Neeson has admitted drinking heavily after his wife’s death, but he has since got it under control, and attended AA meetings only as part of his research for the role. “I went to quite a few AA meetings in LA and New York,” he recalls. “I went to some big meetings, where there were about 300 people, and some with just five or six people, witnessing these incredibly heroic acts where people get up and tell a horrendous story about their relationship with drugs or alcohol, and people in the room understand it.” Did Neeson feel the need to share? “No, I just observed. But I was touched by the experience.”
No stranger to addiction, Neeson quit smoking 21 years ago by carrying a toothpick as a substitute, something he continues to do: “I gave up one bad habit and just kept the other,” he says.
A Walk Among the Tombstones was another opportunity to explore the lone vigilante type. “I enjoyed some of those guys Robert Mitchum played, and Steve McQueen in the Sixties and I guess Dirty Harry, all who were just on the right side of the law with their foot in both camps,” says the actor, who will next be seen in a small ensemble role in Third Person.
Capitalising on the second act of his career, he continues to work apace.

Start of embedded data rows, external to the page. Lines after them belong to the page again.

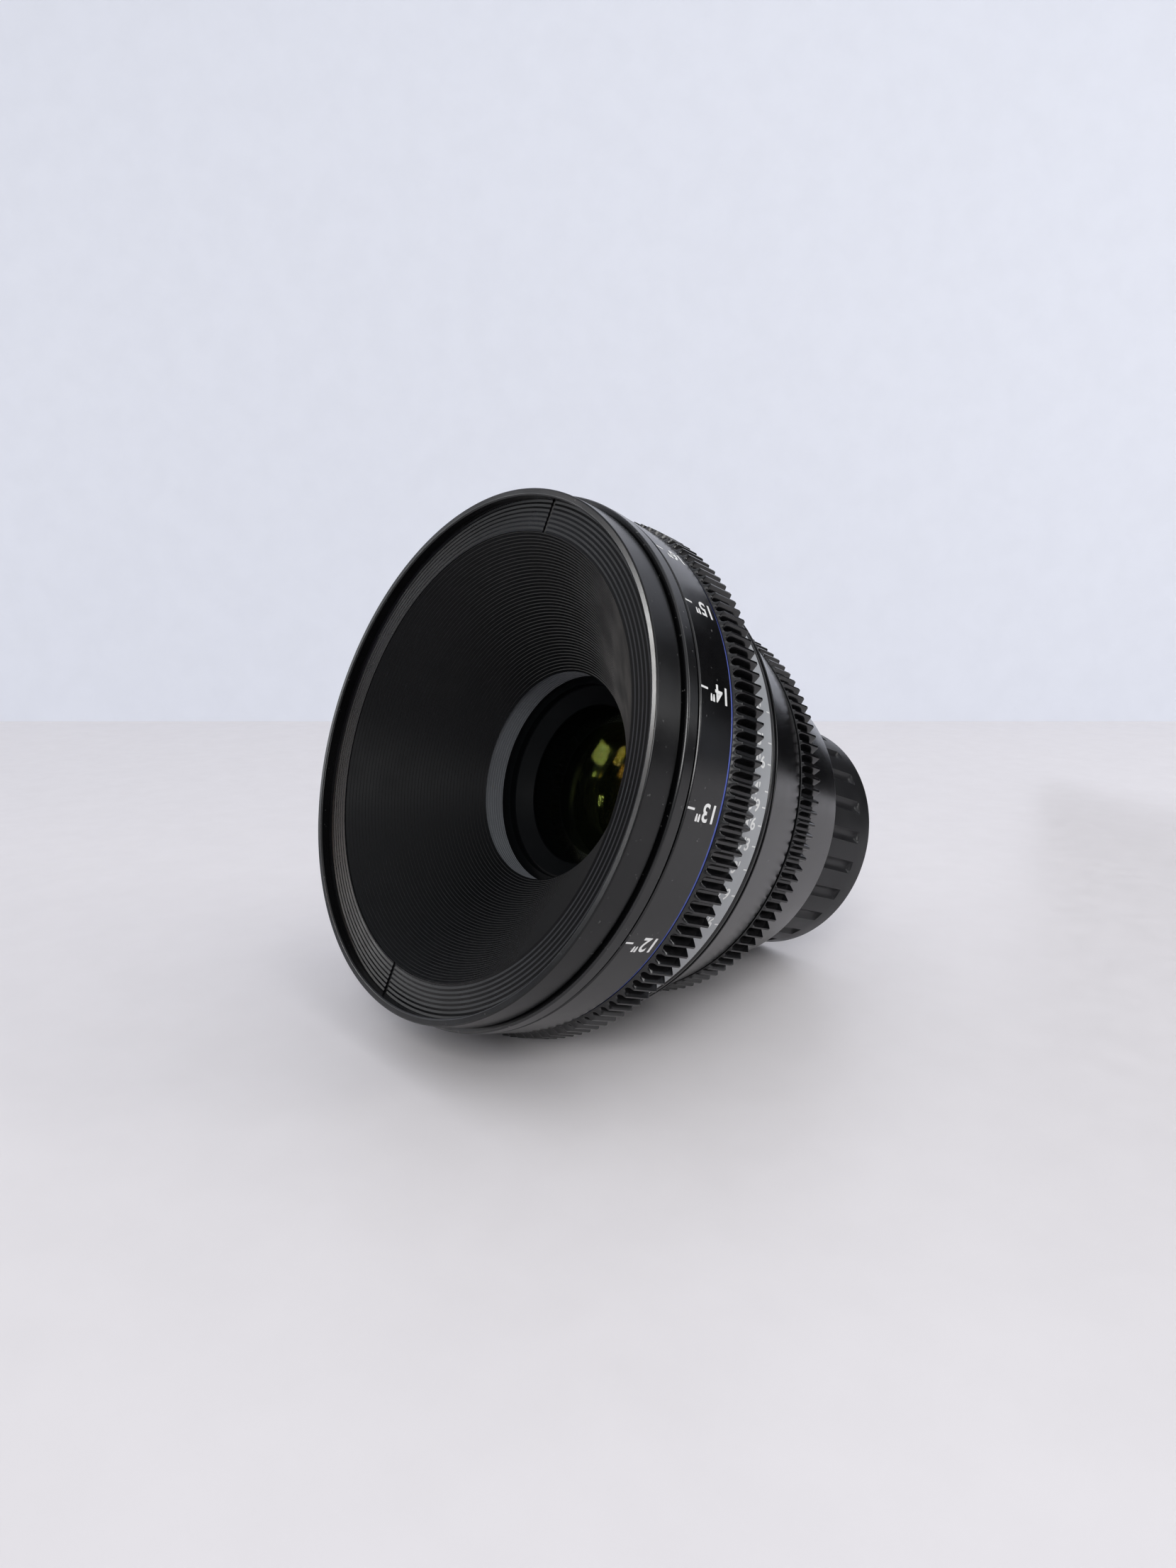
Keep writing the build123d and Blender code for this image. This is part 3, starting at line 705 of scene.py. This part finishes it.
def cap_profile():
    """The cap's cut from its front edge over its outside to its floor's inner face."""
    points = [(CAP_FRONT, CAP_BORE), (CAP_FRONT, 29.7), (CAP_FRONT + 0.3, CAP_RADIUS)]
    points += [(FLUTE_START + k, CAP_RADIUS) for k in range(FLUTE_STEPS)]
    for k in range(RUN_OUT_STEPS + 1):
        points.append((FLUTE_REAR - FLUTE_RUN_OUT * (1 - k / RUN_OUT_STEPS), CAP_RADIUS))
    for k in range(CAP_ROUND_STEPS + 1):
        turn = radians(90 * k / CAP_ROUND_STEPS)
        back, out = CAP_ROUND * sin(turn), CAP_ROUND * cos(turn)
        points.append((CAP_REAR - CAP_ROUND + back, CAP_RADIUS - CAP_ROUND + out))
    recess = CAP_REAR - CAP_RECESS
    points += [(CAP_REAR, 26.5), (recess, CAP_BORE), (recess, CAP_NEAR_AXIS)]
    return points + [(CAP_FLOOR_FRONT, CAP_NEAR_AXIS), (CAP_FLOOR_FRONT, CAP_BORE)]


turned("rear_cap", cap_profile(), cap_plastic, segments=CAP_SEGMENTS, shift=flute_shift)

# Scale marks, in millimetres
MARK_LIFT = 0.035
FIGURE_WEIGHT = 0.02
FIGURE_NARROWING = 0.92
FIGURE_CURVE_STEPS = 4
INCH_TICK = {"station": 10.5, "length": 2.0, "width": 0.42}
INCH_FIGURE = {"size": 4.8, "station": 16.1, "direction": -1}
INCH_SCALE = {"far_angle": 235.6, "spread": 2280, "nearest": 3.33}
INCHES = range(12, 25)
FEET_TICK = {"station": 37.2, "length": 1.1, "width": 0.28}
FEET_FIGURE = {"size": 3.5, "station": 34.4, "direction": 1}
FEET_SCALE = {"far_angle": 62.4, "spread": 2717, "nearest": -1.5}
FEET_AND_INCHES = (
    (2, 6), (2, 9), (3, 0), (3, 3), (3, 6), (3, 9), (4, 0), (4, 6), (5, 0), (6, 0),
)
INDEX_TICK = {"station": 39.45, "length": 0.4, "width": 0.5}
INDEX_ANGLE = 135


def taper(start, end):
    """Gives the radius along a band between two (station, radius) points."""
    fall = (end[1] - start[1]) / (end[0] - start[0])
    return lambda station: start[1] + fall * (station - start[0])


def tick(station, length, width, angle, radius_at):
    """A short line along the lens, laid on a ring."""
    half = degrees(width / 2 / radius_at(station))
    end = station + length
    corners = ((station, -half), (end, -half), (end, half), (station, half))
    points = [on_lens(s, radius_at(s) + MARK_LIFT, angle + turn) for s, turn in corners]
    return points, [(0, 1, 2, 3)]


def figures(text, size, station, direction, angle, radius_at):
    """Figures laid on a ring, reading rearwards for direction 1 and forwards for -1."""
    curve = bpy.data.curves.new("figures", "FONT")
    curve.body = text
    curve.size = size
    curve.align_x = "CENTER"
    curve.align_y = "CENTER"
    curve.offset = FIGURE_WEIGHT * size
    curve.resolution_u = FIGURE_CURVE_STEPS
    holder = bpy.data.objects.new("figures", curve)
    bpy.context.scene.collection.objects.link(holder)
    bpy.context.view_layer.update()
    flat = holder.evaluated_get(bpy.context.evaluated_depsgraph_get())
    mesh = bpy.data.meshes.new_from_object(flat)
    points = []
    for vertex in mesh.vertices:
        along = station + direction * vertex.co.x * FIGURE_NARROWING
        radius = radius_at(along)
        turn = angle + degrees(direction * vertex.co.y / radius)
        points.append(on_lens(along, radius + MARK_LIFT, turn))
    faces = [tuple(polygon.vertices) for polygon in mesh.polygons]
    bpy.data.objects.remove(holder)
    bpy.data.meshes.remove(mesh)
    bpy.data.curves.remove(curve)
    return points, faces


def marks_piece(name, marks, body):
    """All the marks of a body as one painted piece."""
    vertices, faces = [], []
    for points, polygons in marks:
        base = len(vertices)
        vertices += points
        faces += [tuple(base + index for index in polygon) for polygon in polygons]
    return piece_from(name, vertices, faces, white_paint, body)


def scale_angle(inches, far_angle, spread, nearest):
    """Where a distance stands on a scale whose marks close up as they get farther."""
    return far_angle - spread / (inches - nearest)


wide_band = taper((10.35, 58.0), (19.6, 57.45))
grey_band = taper((28.6, 53.0), (38.5, 52.4))
index_edge = taper((39.4, INDEX_RADIUS), (39.9, INDEX_RADIUS))
marks = []
for inches in INCHES:
    angle = scale_angle(inches, **INCH_SCALE)
    marks.append(tick(**INCH_TICK, angle=angle, radius_at=wide_band))
    marks.append(figures(f'{inches}"', **INCH_FIGURE, angle=angle, radius_at=wide_band))
for feet, inches in FEET_AND_INCHES:
    angle = scale_angle(12 * feet + inches, **FEET_SCALE)
    text = f"{feet}'{inches or ''}"
    marks.append(tick(**FEET_TICK, angle=angle, radius_at=grey_band))
    marks.append(figures(text, **FEET_FIGURE, angle=angle, radius_at=grey_band))
marks_piece("distance_marks", marks, "focus_assembly")
index_line = tick(**INDEX_TICK, angle=INDEX_ANGLE, radius_at=index_edge)
marks_piece("index_mark", [index_line], "barrel")

# Camera, as the photo's perspective gives it: its place relative to the front rim's middle
FOCAL_PIXELS = 1521.0
IMAGE_HEIGHT = 2212.0
SENSOR_HEIGHT = 24
NEAREST_SEEN = 0.01
PITCH = radians(11.9)
RIM_IN_VIEW = Vector((-27.27, -7.26, 226.91)) * MM
level_forward = Vector((-0.7654, 0.6434, 0)).normalized()
view_right = Vector((level_forward.y, -level_forward.x, 0))
view_forward = level_forward * cos(PITCH) - Vector((0, 0, 1)) * sin(PITCH)
view_down = view_forward.cross(view_right)
camera_place = LENS_START - (
    view_right * RIM_IN_VIEW.x + view_down * RIM_IN_VIEW.y + view_forward * RIM_IN_VIEW.z
)
camera_data = bpy.data.cameras.new("camera")
camera_data.sensor_fit = "VERTICAL"
camera_data.sensor_height = SENSOR_HEIGHT
camera_data.lens = SENSOR_HEIGHT * FOCAL_PIXELS / IMAGE_HEIGHT
camera_data.clip_start = NEAREST_SEEN
camera = bpy.data.objects.new("camera", camera_data)
camera.matrix_world = Matrix.Translation(camera_place) @ Matrix(
    (view_right, -view_down, -view_forward)
).transposed().to_4x4()
bpy.context.scene.collection.objects.link(camera)
bpy.context.scene.camera = camera

# Room, in metres and degrees
LENS_MIDDLE = Vector((0, 0, 0.06))
WALL_DISTANCE = 0.69
ROOM_HALF_WIDTH = 4
ROOM_DEPTH = 4
WALL_HEIGHT = 3
FLAG_DISTANCE = 0.36
FLAG_TURNS = (93, 142)
FLAG_RISES = (-7, 29)
WINDOW_DISTANCE = 0.8
LAMP_DISTANCE = 1.2
OVERHEAD_HEIGHT = 1.3
OVERHEAD_OFFSET = 0.8
OVERHEAD_SIZE = (1.2, 1.2)
OVERHEAD_POWER = 3.8
DAYLIGHT = (0.97, 0.99, 1.0)
WARM_LIGHT = (1.0, 0.74, 0.58)
WHITE_LIGHT = (1, 1, 1)


def quad(name, corners, finish):
    """A flat piece of the studio."""
    mesh = bpy.data.meshes.new(name)
    mesh.from_pydata(corners, [], [(0, 1, 2, 3)])
    mesh.materials.append(finish)
    piece = bpy.data.objects.new(name, mesh)
    bpy.context.scene.collection.objects.link(piece)
    return piece


def room_place(turn, rise, distance):
    """A place seen from the lens: degrees to the right of the camera and above the table."""
    level = -level_forward * cos(radians(turn)) + view_right * sin(radians(turn))
    lifted = level * cos(radians(rise)) + Vector((0, 0, sin(radians(rise))))
    return LENS_MIDDLE + distance * lifted


table_white = coated("table_white", (0.76, 0.73, 0.732), 0.4, grain=500, mottle=0.01)
wall_white = coated("wall_white", (0.80, 0.825, 0.895), 0.7, grain=400, mottle=0.01)
flag_cloth = coated("flag_cloth", (0.012, 0.012, 0.013), 0.9, shine=0.0)
wall_middle = Vector((camera_place.x, camera_place.y, 0)) + level_forward * WALL_DISTANCE
wall_left = wall_middle - view_right * ROOM_HALF_WIDTH
wall_right = wall_middle + view_right * ROOM_HALF_WIDTH
near = -level_forward * ROOM_DEPTH
up = Vector((0, 0, WALL_HEIGHT))
quad("table", [wall_left + near, wall_right + near, wall_right, wall_left], table_white)
quad("wall", [wall_left, wall_right, wall_right + up, wall_left + up], wall_white)

# A black flag beside the lens, out of the picture, which only reflections meet
flag_corners = []
for side, rise in ((0, 0), (1, 0), (1, 1), (0, 1)):
    away = FLAG_DISTANCE / cos(radians(FLAG_RISES[rise]))
    flag_corners.append(room_place(FLAG_TURNS[side], FLAG_RISES[rise], away))
flag = quad("black_flag", flag_corners, flag_cloth)
flag.visible_camera = flag.visible_diffuse = flag.visible_shadow = False


def area_light(name, place, size, power, colour=WHITE_LIGHT):
    """A lit pane that faces the lens."""
    data = bpy.data.lights.new(name, "AREA")
    data.shape = "RECTANGLE"
    data.size, data.size_y = size
    data.energy = power
    data.color = colour
    lamp = bpy.data.objects.new(name, data)
    lamp.location = place
    lamp.rotation_euler = (LENS_MIDDLE - place).to_track_quat("-Z", "Y").to_euler()
    bpy.context.scene.collection.objects.link(lamp)
    return lamp


def window(name, turn, rise, size, brightness, colour=WHITE_LIGHT, distance=WINDOW_DISTANCE):
    """A pane placed round the lens, of a given brightness whatever its size."""
    power = brightness * pi * size[0] * size[1]
    return area_light(name, room_place(turn, rise, distance), size, power, colour)


# Small bright panes that only reflections meet, and larger soft ones that light the room
for pane in (
    window("window_left_upper", -97, 22, (0.10, 0.08), 46, DAYLIGHT),
    window("window_left_warm", -88, 25, (0.05, 0.08), 40, WARM_LIGHT),
    window("window_left_lower", -88, 11, (0.03, 0.04), 46, DAYLIGHT),
):
    pane.visible_diffuse = False
window("window_left_rear", -108, 9, (0.20, 0.16), 2.0, DAYLIGHT)
window("window_right", 80, 22, (0.20, 0.30), 5.5)
window("room_lamp", -8, 32, (0.45, 0.45), 8.0, distance=LAMP_DISTANCE)
overhead_place = LENS_MIDDLE + Vector((0, 0, OVERHEAD_HEIGHT)) + view_right * OVERHEAD_OFFSET
area_light("overhead", overhead_place, OVERHEAD_SIZE, OVERHEAD_POWER)

# The room's own light: pale above, dimmer towards the right of the camera near the table
ROOM_COLOUR = (0.93, 0.95, 1.0, 1)
ROOM_TOP = 0.85
ROOM_SIDE = 0.4
ROOM_RIGHT = 0.13
RIGHT_FADE = (0.35, 0.75)
HEIGHT_FADE = (0.45, 0.7)
TOP_FADE = (0.1, 0.7)

world = bpy.data.worlds.new("room")
world.use_nodes = True
tree = world.node_tree
background = tree.nodes["Background"]
background.inputs["Color"].default_value = ROOM_COLOUR
direction = tree.nodes.new("ShaderNodeTexCoord").outputs["Generated"]
rightness = tree.nodes.new("ShaderNodeVectorMath")
rightness.operation = "DOT_PRODUCT"
rightness.inputs[1].default_value = tuple(view_right)
tree.links.new(direction, rightness.inputs[0])
height = tree.nodes.new("ShaderNodeSeparateXYZ")
tree.links.new(direction, height.inputs["Vector"])
right_share = mapped(tree, rightness.outputs["Value"], 0, 1, RIGHT_FADE)
low_share = mapped(tree, height.outputs["Z"], 1, 0, HEIGHT_FADE)
top_share = mapped(tree, height.outputs["Z"], 0, 1, TOP_FADE)
plain = computed(tree, "MULTIPLY_ADD", top_share, ROOM_TOP - ROOM_SIDE, ROOM_SIDE)
dim_share = computed(tree, "MULTIPLY", right_share, low_share)
drop = computed(tree, "MULTIPLY", dim_share, ROOM_SIDE - ROOM_RIGHT)
tree.links.new(computed(tree, "SUBTRACT", plain, drop), background.inputs["Strength"])
bpy.context.scene.world = world
bpy.context.scene.view_settings.view_transform = "Standard"
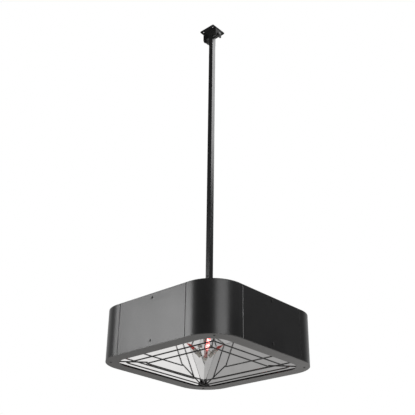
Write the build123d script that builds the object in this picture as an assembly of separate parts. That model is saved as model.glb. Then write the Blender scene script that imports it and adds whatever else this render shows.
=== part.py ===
from build123d import *
import math
import os

# Ceiling-hung infrared patio heater, all sizes in millimetres.
# The origin is the centre of the ceiling plate's top face and +Z points up.
# X and Y run along the sides of the square housing.

# Housing, measured from its underside
housing_side = 560.0
housing_height = 180.0
housing_corner = 112.0
sheet = 1.5
rim_sheet = 2.0
rim_width = 47.5
seam_flange = 15.0
seam_gap = 2.0

# Pole
tube_side = 20.0
tube_wall = 1.5
stub_length = 159.0
lower_length = 298.0
middle_length = 400.0
upper_length = 343.0
plug_reach = 30.0
joint_screw_drop = 13.0

# Ceiling bracket and swivel
plate_side = 75.0
plate_thickness = 4.0
plate_hole_offset = 26.0
plate_hole_radius = 3.5
bracket_sheet = 3.0
bracket_width = 35.0
bracket_span = 71.0
bracket_drop = 41.0
pivot_drop = 27.0
pivot_radius = 4.0
pivot_play = 0.05
side_play = 0.3
head_reach = 47.0

# Reflector
mirror_sheet = 0.8
mirror_base_z = 5.0
mirror_shadow_gap = 4.5
mirror_slope = 56.8
space_above_mirror = 60.0

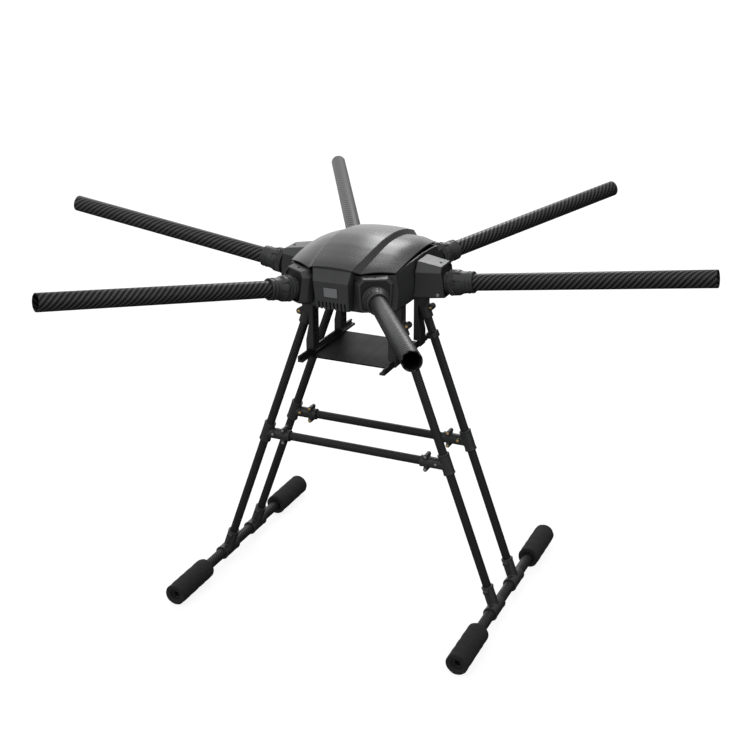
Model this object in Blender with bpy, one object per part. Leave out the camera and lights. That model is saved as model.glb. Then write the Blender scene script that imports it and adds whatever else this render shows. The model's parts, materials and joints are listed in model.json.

He will play a 17th-century Jesuit priest in Japan for Martin Scorsese’s Silence, a tree in the children’s fantasy A Monster Calls and another hitman in Run All Night. Taken 3 and a cameo role in Ted 2 also await.
As the title suggests, A Walk Among the Tombstones involves scenes where Neeson visits graveyards. Refusing to tip-toe around the topic of death, he prefers to exercise a dark sense of humour, saying: “I like graveyards. I find them very peaceful. I like window-shopping.”